Andy had already removed the front/rear bumpers, end caps, front grill and headlamp surrounds

Products and equipment used

Dodo Lime prime
Dodo supernatural hybrid
General microfibres
Poorboys deluxe mega towel
Uber microfiber towels
Uber drying towel
3m yellow pads 150mm 75 mm
Valet pro bilberry wheel cleaner
Valet pro tyre gel
Valet pro citrus bling
Valet pro PH neutral snowfoam
Meg's hyper wash
Autosmart Tardis
German applicator
Autosol metal polish
00 grade wire wool
Bilt Hamber auto clay bar (soft)
Race Glaze Colour enhance 
Various wheel brushes
Makita rotary polisher
Karcher pressure washer
Noodle wash mitt
Uber Microfiber drying towel
Poorboys microfibre clothes
Snow foam gun
3m masking tape
Finish kare 425
Jetseal 109

The car before I start









































































I started by giving the car blast off with the pressure washer as it only really had light covering of dust on it, the car was then snowfoamed using a mix of megs hyper wash and snowfoam .Whilst this did its stuff the inside of the petrol flap and trims were cleaned using a soft brush and I cleaned the wheels using the bilberry wheel cleaner and various wheel brushes, these alloys are in very good condition with only a slight mark on the rim of 1 wheel.
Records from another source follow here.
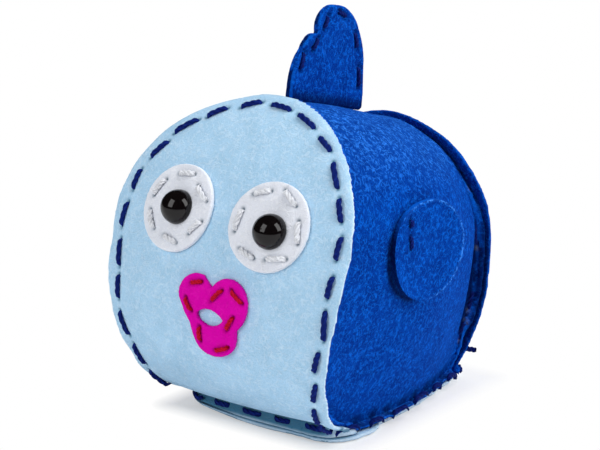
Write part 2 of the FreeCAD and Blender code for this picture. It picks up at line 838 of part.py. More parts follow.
seam_top = max(seam_layer.Shape.Faces, key=lambda face: face.CenterOfMass.z)
base_run = seam_top.makeOffset2D(-size("base_stitch_inset"))
base_points = base_run.OuterWire.discretize(Distance=1.0)
thread(
    "base_seam_thread",
    [
        stitch(place, along, UP, size("seam_stitch_length"), FINE_THREAD)
        for place, along in spaced(base_points, size("seam_stitch_pitch"))
    ],
)

for side in SIDES:
    point, normal = face_seat(f"eye_disc_{side}")
    level = UP.cross(normal).normalize()
    rise = normal.cross(level)
    ring_radius = size("eye_disc_diameter") / 2 - size("eye_stitch_inset")
    solids = []
    first = math.radians(size(f"eye_stitch_{side}_turn"))
    for number in range(EYE_STITCHES):
        turn = first + 2 * math.pi * number / EYE_STITCHES
        outwards = level * math.cos(turn) + rise * math.sin(turn)
        around = rise * math.cos(turn) - level * math.sin(turn)
        flat = point + outwards * ring_radius
        on_face, facing = FACE.surface(flat.x, flat.z)
        solids.append(
            stitch(on_face + facing * FELT, around, facing, size("eye_stitch_length"), FINE_THREAD)
        )
    thread(f"eye_disc_{side}_thread", solids)

lip_run = Part.Face(lips_wire).makeOffset2D(-size("mouth_stitch_inset"))
solids = []
lip_points = lip_run.OuterWire.discretize(Distance=0.5)
lip_length = sum((b - a).Length for a, b in zip(lip_points, lip_points[1:]))
for place, along in spaced(lip_points, lip_length / MOUTH_STITCHES, LIP_SEAM_START):
    point, normal = FACE.surface(place.x, place.z)
    solids.append(
        stitch(point + normal * FELT, along, normal, size("mouth_stitch_length"), FINE_THREAD)
    )
thread("mouth_thread", solids)

fin_run = fin_face.makeOffset2D(-size("fin_stitch_inset")).OuterWire
fin_points = [p for p in fin_run.discretize(Distance=0.5)]
fin_foot = fin_place(0, 0.12).z - fin_place(0, 0).z
fin_points = [
    p for p in fin_points if p.z > fin_place((p.y - FIN_FRONT) / FIN_LENGTH, 0).z + fin_foot
]
fin_points.sort(key=lambda p: math.atan2(p.y - fin_place(0.5, 0).y, p.z - fin_place(0.5, 0.1).z))
solids = []
for way in SIDES.values():
    for place, along in spaced(fin_points, size("seam_stitch_pitch")):
        at = place + RIGHT * way * FELT
        solids.append(stitch(at, along, RIGHT * way, size("fin_stitch_length"), THREAD))
thread("top_fin_thread", solids)

for side, way in SIDES.items():
    rearward = Vector(way * math.sin(LEAN), math.cos(LEAN), 0)
    outward = Vector(way * math.cos(LEAN), -math.sin(LEAN), 0)
    line = fin_hinges[side] + outward * FELT / 2 - rearward * (FELT / 2 + GAP + THREAD[0] / 2)
    line = line + UP * size("side_fin_stitch_rise")
    long = size("fin_stitch_length")
    solids = [
        stitch(line, UP, outward, long, THREAD),
        stitch(line + UP * long, UP, outward, long / 2, THREAD),
    ]
    thread(f"side_fin_{side}_thread", solids)

# ------------------------------------------------------------ check and write out

doc.recompute()
for item in doc.Objects:
    if "Invalid" in item.State or "Error" in item.State:
        raise RuntimeError(f"{item.Name} failed: {item.State}")
for item in PARTS:
    if item.Shape.isNull() or not item.Shape.isValid():
        raise RuntimeError(f"{item.Label} has no valid shape")

os.makedirs("parts", exist_ok=True)
for item in PARTS:
    item.Shape.exportStep(f"parts/{item.Label}.step")

print(f"{len(PARTS)} parts")
print(f"top fin hinge: {hinge_start} along {hinge_line}")
for side, point in fin_hinges.items():
    print(f"side fin hinge, {side}: {point}")
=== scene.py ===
import functools
import json
import math
import random

import bpy
import numpy as np
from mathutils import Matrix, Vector
from mathutils.bvhtree import BVHTree


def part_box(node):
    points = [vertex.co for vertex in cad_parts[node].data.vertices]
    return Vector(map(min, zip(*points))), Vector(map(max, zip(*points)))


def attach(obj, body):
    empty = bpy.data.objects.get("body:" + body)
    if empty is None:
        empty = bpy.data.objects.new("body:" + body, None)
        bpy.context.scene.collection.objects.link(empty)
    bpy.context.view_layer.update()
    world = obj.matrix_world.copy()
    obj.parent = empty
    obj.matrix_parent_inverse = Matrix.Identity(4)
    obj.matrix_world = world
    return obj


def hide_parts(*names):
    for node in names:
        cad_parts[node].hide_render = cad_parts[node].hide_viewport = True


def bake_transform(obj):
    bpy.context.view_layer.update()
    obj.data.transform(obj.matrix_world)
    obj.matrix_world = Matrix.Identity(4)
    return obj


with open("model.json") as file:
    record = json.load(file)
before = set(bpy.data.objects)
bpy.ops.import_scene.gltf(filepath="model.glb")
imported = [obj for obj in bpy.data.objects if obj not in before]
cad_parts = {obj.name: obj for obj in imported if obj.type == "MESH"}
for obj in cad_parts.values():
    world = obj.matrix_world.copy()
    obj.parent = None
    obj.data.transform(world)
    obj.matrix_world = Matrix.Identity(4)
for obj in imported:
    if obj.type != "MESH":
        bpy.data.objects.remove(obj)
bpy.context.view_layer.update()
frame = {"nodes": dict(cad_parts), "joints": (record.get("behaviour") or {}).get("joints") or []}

bl_info = {
    "name": "Felt fish toy",
    "version": (1, 0, 0),
    "blender": (4, 5, 0),
    "location": "View3D > Sidebar > Felt fish",
    "description": "Dresses a hand-sewn felt fish in felt, stranded thread and glossy eyes",
    "category": "Object",
}

MM = 0.001
TAU = 2 * math.pi
SIDES = ("left", "right")


def linear(red, green, blue):
    """A colour given in the usual 0 to 255 steps, as the linear values that nodes take."""
    shares = (step / 255 for step in (red, green, blue))
    return tuple(s / 12.92 if s <= 0.04045 else ((s + 0.055) / 1.055) ** 2.4 for s in shares)


# --- properties


def length_property(default, description):
    return bpy.props.FloatProperty(
        description=description, default=default, min=0, unit="LENGTH", precision=5
    )


def colour_property(steps, description):
    return bpy.props.FloatVectorProperty(
        description=description, default=linear(*steps), size=3, min=0, max=1, subtype="COLOR"
    )


class FeltFishSizes(bpy.types.PropertyGroup):
    felt: length_property(1.4 * MM, "Thickness of the craft felt")
    mesh_step: length_property(0.62 * MM, "Spacing of the felt's mesh")
    face_step: length_property(0.5 * MM, "Spacing of the face's mesh")
    fine_step: length_property(0.36 * MM, "Spacing of the small pieces' mesh")
    unevenness: length_property(0.55 * MM, "How far the stuffing bulges and dips")
    edge_wave: length_property(0.7 * MM, "How far the seam edges wave")
    base_lift: length_property(1.7 * MM, "How far the base's seam edge curls up")
    layer_gap: length_property(0.6 * MM, "How far the seam edge's layers part")
    trim: length_property(1.0 * MM, "How much shorter the band is cut behind the face")
    pull: length_property(0.3 * MM, "How deep a seam stitch pulls into the felt")
    disc_pull: length_property(0.5 * MM, "How deep it pulls on eye discs and lips")
    fin_pull: length_property(0.65 * MM, "How deep it pulls on the top fin")
    pull_width: length_property(1.2 * MM, "Reach of the dent beside a stitch")
    foot_reach: length_property(0.8 * MM, "How far the top fin's foot sinks in")
    fin_stand: length_property(0.8 * MM, "How far a side fin's rear edge stands off")
    groove: length_property(2.1 * MM, "How far the band narrows before the back seam")
    thread: length_property(1.75 * MM, "Width of the stranded seam thread")
    disc_thread: length_property(1.75 * MM, "Width of the thread on the eye discs")
    fine_thread: length_property(1.35 * MM, "Width of the thread on lips and fins")


class FeltFishColours(bpy.types.PropertyGroup):
    pale_felt: colour_property((168, 210, 240), "Face and base felt")
    blue_felt: colour_property((0, 48, 146), "Band, back and fin felt")
    white_felt: colour_property((224, 228, 238), "Eye discs")
    pink_felt: colour_property((218, 0, 168), "Lips")
    navy_thread: colour_property((0, 12, 92), "Seam stitches")
    white_thread: colour_property((240, 243, 250), "Eye disc stitches")
    red_thread: colour_property((196, 2, 40), "Lip stitches")
    eye_black: colour_property((7, 5, 6), "Eye domes")
    washer_white: colour_property((226, 226, 220), "Washers inside")
    filling_white: colour_property((238, 238, 234), "Fibre filling")
    floor: colour_property((250, 250, 250), "Floor")


def sizes():
    return bpy.context.scene.felt_fish_sizes


def colours():
    return bpy.context.scene.felt_fish_colours


# --- materials


class Value:
    """A value that varies over a surface. Arithmetic on it adds Math nodes."""

    def __init__(self, recipe, socket):
        self.recipe = recipe
        self.socket = socket

    def math(self, operation, *others, clamp=False):
        sockets = dict(enumerate((self, *others)))
        return self.recipe.add("Math", sockets, operation=operation, use_clamp=clamp)

    def __rsub__(self, other):
        return self.recipe.add("Math", {0: other, 1: self}, operation="SUBTRACT")

    __add__ = functools.partialmethod(math, "ADD")
    __sub__ = functools.partialmethod(math, "SUBTRACT")
    __mul__ = functools.partialmethod(math, "MULTIPLY")
    __abs__ = functools.partialmethod(math, "ABSOLUTE")
    top = functools.partialmethod(math, "MAXIMUM")
    clamped = functools.partialmethod(math, "ADD", 0.0, clamp=True)


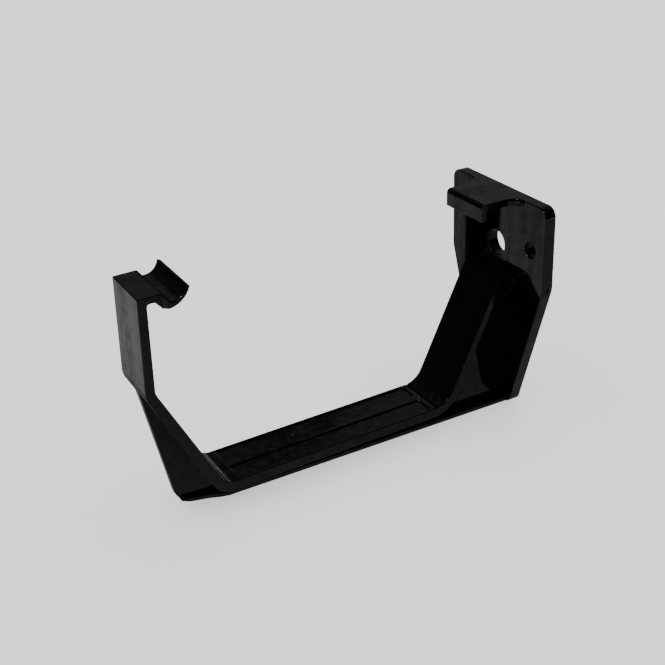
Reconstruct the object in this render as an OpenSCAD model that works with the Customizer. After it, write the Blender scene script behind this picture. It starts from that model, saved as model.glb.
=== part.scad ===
// Gutter bracket: one moulding that screws to the fascia and carries a square-line gutter.
// Frame: the origin is the centre of the middle screw hole on the wall face, +Y points into the
// wall, +Z up, and X = 0 is the middle plane, so the seat and the front arm lie at -Y.
// The sub-parts are drawn from the front face of the plate (y = 0) and from the underside of the
// flange (z = 0), and the whole is moved to the origin at the end.
// Side outlines are [y, z] and plate outlines [x, z], each corner with its radius.

/* [Wall plate] */
// Width of the plate above its taper
plate_w = 45; // [36:0.5:60]
// Thickness of the plate
plate_t = 3.8; // [3:0.1:6]
// Height of the top edge above the seat floor
plate_top_h = 62.9; // [58:0.1:75]
// Height above the seat floor where the sides start to taper
plate_taper_h = 37; // [30:0.5:42]
// Width of the plate at its lower end
plate_foot_w = 17; // [14:0.5:24]
// Height of the lower end above the underside of the flange
plate_foot_z = 2.1; // [0.5:0.1:4]
// Radius of the two top corners
plate_top_r = 3; // [1:0.5:5]
// Radius where each side turns into the taper
plate_shoulder_r = 9; // [2:0.5:14]
// Radius of the two lower corners
plate_foot_r = 3; // [1:0.5:6]

/* [Screw holes] */
// Diameter of the middle hole
middle_hole_d = 8; // [5:0.1:9]
// Height of the middle hole above the seat floor
middle_hole_h = 45.4; // [43:0.1:50]
// Diameter of the side hole
side_hole_d = 4.8; // [3:0.1:6]
// Distance of the side hole from the middle plane
side_hole_x = 16.1; // [13:0.1:17]
// Height of the side hole above the seat floor
side_hole_h = 48.3; // [43:0.1:54]

/* [Rear hook] */
// Width of the hook
hook_w = 17.7; // [10:0.1:24]
// Reach of the hook from the plate to the outer face of its lip
hook_reach = 12.3; // [9:0.1:18]
// Thickness of the ledge of the hook
hook_ledge_t = 2.3; // [1.6:0.1:3.5]
// Thickness of the hanging lip
hook_lip_t = 1.8; // [1.2:0.1:3]
// Height of the lip from its lower edge to the top of the ledge
hook_lip_h = 5.4; // [4.2:0.1:8]
// Radius of the outer upper edge of the hook
hook_edge_r = 1.4; // [0.3:0.1:2]
// Radius in plan where the ledge runs into the plate
hook_root_r = 4; // [0.5:0.1:6]

/* [Seat] */
// Width of the strap
strap_w = 17.6; // [12:0.1:26]
// Height of the seat floor above the underside of the flange at the plate
seat_z = 9.85; // [8:0.05:14]
// Clear distance between the plate and the front arm at the top
seat_w = 115.6; // [105:0.1:135]
// Length of the flat seat floor between its two bends
seat_floor_l = 75.3; // [60:0.1:95]
// Thickness of the seat floor
floor_t = 3.1; // [2.2:0.1:4]
// Depth of the step beside the plate
step_d = 5.6; // [3:0.1:8]
// Height of the step above the seat floor
step_h = 37.05; // [30:0.05:40]
// Thickness of the step
step_t = 3; // [2:0.1:4]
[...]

This was then blasted off with the pressure washer, and then the car was given another coat of the same mix snowfoam and washed using Meg's hyper wash and the 2 bucket method and a wash mitt before being power rinsed off and dried. The lower parts of the car and inner arch lips where sprayed with Tardis which was left to do its stuff before being wiped down with a microfibre cloth




























The car was then rinsed off using a open ended hose and left wet before claying using citrus bling and water mix( 4 to 1) clay bar which didn't really pull much from the paint work except some slight tree sap from the roof it was then rewashed using the same method and dried using a Uber microfiber drying towel.


















Car was then taped up using 3m masking tape, a couple of quick 50/50 using the lime prime and 3m yellow polishing pads before getting on with the rest car.




























Then started to work my way round the rest of the car, drivers side









































































50/50 0n the number plate recess
































































Then started to work my way round the passenger side


















































































50/50 on the roof



















Attempted 50/50 on the bonnet but decided to rain instead



















So got some beading shots























































Full bonnet



















After polishing my way round the car with the rotary, I applied the Dodo supernatural hydrid wax/sealant using a german applicator pad and left to cure before buffing using poorboys microfibre clothes.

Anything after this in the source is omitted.